Wednesday, February 02, 2005
Blog comments: Courtesy of Steve Verdon comes this post by the Washington Monthly's Kevin Drum.

Drum complains that the blogosphere isn't self-correcting -- at least on the right -- because most of the top conservative blogs do not have comments available -- singling out Hugh Hewitt, Glenn Reynolds and Michelle Malkin and National Review's "The Corner" for particular scrutiny.

Let me offer Drum a possible explanation for this situation that doesn't include "tight message control."

Let us suppose that people like Hugh Hewitt and Michelle Malkin are religious Bible-thumper types who disdain four letter words and racist epithets. Let us further suppose that some on the left who would "correct" them in the comments are represented by this selection of hate mail. Is it any wonder why they don't have comments?

(For the record, when Malkin first started her blog, she did have comments enabled, and she ended up disabling them for this very reason. Nice, considerate lefties were making her spend an inordinate amount of time cleaning up their potty-mouthed mess.)

For others (I'd include the Instapundit here) comments sections are really about having time to police them -- at least on many right-leaning sites. I've seen little evidence that Atrios and Daily Kos and their ilk really care if their commentors spew profanities, as long as they are directed rightward.

Not having comments available doesn't mean that corrections aren't made, and having a commenting system doesn't necessarily mean you're more open to corrections.

On related notes: I found this commentor at the Washington Monthly to be in an incredible state of denial:


One more thing I noticed: when a right-winger trolls a lefty blog, their idiotic rantings are usually beaten down by the regulars of the lefty forum. When lefties "troll" in a righty blog, their arguments are usually eloquent, straightforward, fact-based, and free of four-letter words. The rightwingers don't like rebuttals that rival their original posts for clarity and persuasiveness, that's why they have comments turned off.

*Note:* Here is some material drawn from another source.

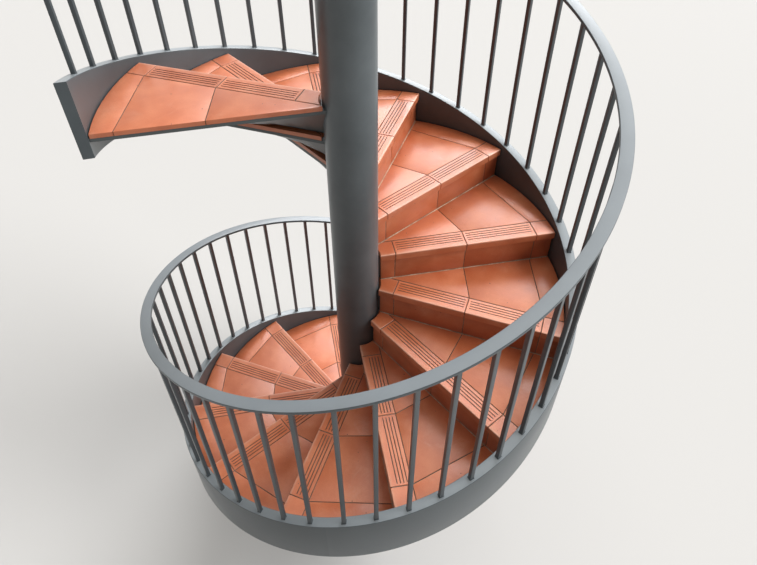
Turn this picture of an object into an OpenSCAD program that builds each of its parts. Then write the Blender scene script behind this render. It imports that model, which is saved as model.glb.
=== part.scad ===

Yeah, right. In an attempt to determine if I'd pegged lefties all wrong, I went over to Atrios' site and clicked on the comments to the very first post -- it's nothing more than a simple request to help a lefty blogger buy a new computer after his apparently blew up. In the comments, of which there were 55 at the time I checked, I found the F-word five times -- one out of every 11 posts. And I'm supposed to believe they're better behaved when they go to a site where they're likely to disagree with people?

1:22 AM

Comments:
They're up to 19 F-words now.

The atrios comment section is an utter cesspit.